18. Sub-section (2) of Section 95 then provides the extent of liability covered by the Insurance Policy. Clause (a) of Sub-section (2) is relevant in the instant case and at the time of the accident in the instant case the said Clause (a) of Sub-section (2) of Section 95 read as follows:
Where the vehicle is a goods vehicle, a limit of fifty thousand rupees in all, including the liabilities, if any, arising under the Workmen's Compensation Act, 1923, in respect of the death of, or bodily injury to, employees (other than the driver), not exceeding six in number, being carried in the vehicle.
It is material to see that the extent of liability covered under the said Clause prior to its amendment with effect from 2.3.1970 by the Act No. 56 of 1969 was Rs. 20,000/-. By the aforesaid Act, the said limit was raised to Rs. 50,000/- which was applicable in the instant case in which the accident had taken place on 2.11.1981. It is further pertinent to see that with effect from 1.10.1982 by the Act No. 47 of 1982 the said limit of Rs. 50,000/- was ' raised to Rs. 1,50,000/- and under the new Act which came into force with effect from 14.10.1988 (Sic 1.7.1989) the extent of liability of the Insurance Company is unlimited.
19. Section 147 of the new Act corresponds to Section 95 of the old Act, Section 147(1) of the new Act is similar to Section 95(1) of the old Act. Sub-section (2) of Section 147 of the said Act, however lays down that a policy of insurance referred to in Sub-section (1) thereof shall cover any liability incurred in respect of any accident, up to the limits provided therein.

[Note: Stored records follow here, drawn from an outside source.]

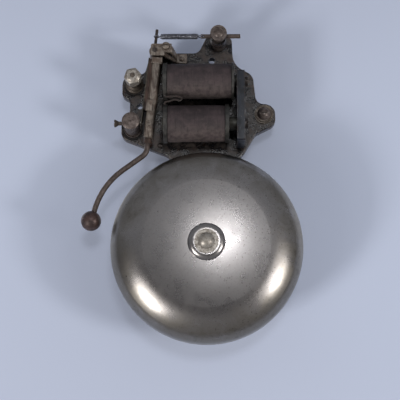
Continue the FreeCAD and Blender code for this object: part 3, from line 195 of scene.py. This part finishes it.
class Finish:
    """One procedural material in the object's own coordinates. Its methods add nodes and return outputs."""

    def __init__(self, name):
        self.material = bpy.data.materials.new(name)
        self.material.use_nodes = True
        self.tree = self.material.node_tree
        self.shader = self.tree.nodes["Principled BSDF"]
        self.place = self.node("ShaderNodeTexCoord").outputs["Object"]

    def node(self, kind, inputs=(), **settings):
        made = self.tree.nodes.new(kind)
        for key, value in settings.items():
            setattr(made, key, value)
        for key, value in dict(inputs).items():
            self.put(made.inputs[key], value)
        return made

    def put(self, socket, value):
        if isinstance(value, bpy.types.NodeSocket):
            self.tree.links.new(value, socket)
        else:
            socket.default_value = value

    def noise(self, size, detail=3.0, rough=0.55, warp=0.0, place=None):
        """Noise whose patches are about size millimetres across."""
        inputs = {"Vector": place or self.place, "Scale": 1 / (size * MM), "Detail": detail,
                  "Roughness": rough, "Distortion": warp}
        return self.node("ShaderNodeTexNoise", inputs).outputs[0]

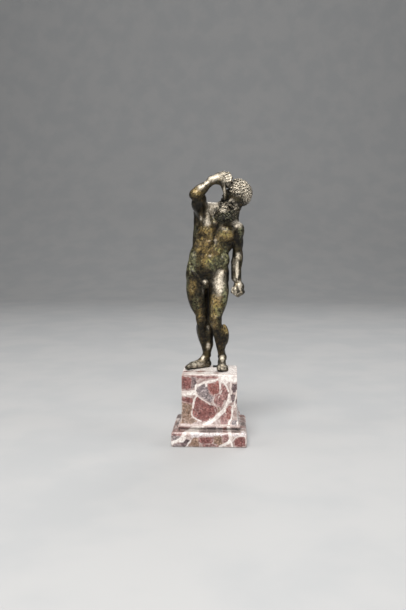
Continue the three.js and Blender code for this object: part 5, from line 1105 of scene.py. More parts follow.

Clause (b) of Sub-section (2) of Section 147 of the new Act provides a limit of rupees six thousand in respect of damage to any property of a third party and as regards the other claims the liability of the Insurance Company is to the extent of the amount of the liability incurred which means that in case of accident to any person the full liability of the owner of the vehicle insured with the Insurance Company has to be undertaken by it.
20. In the context of the above provisions, we shall first examine the question whether the provisions of the new Act can be held to be applicable in the instant case because the said Clause has come into force during the pendency of the instant appeal. In our view, in fact, the matter is no more res Integra in view of the two judgments of this Court as well as the decision of the Supreme Court.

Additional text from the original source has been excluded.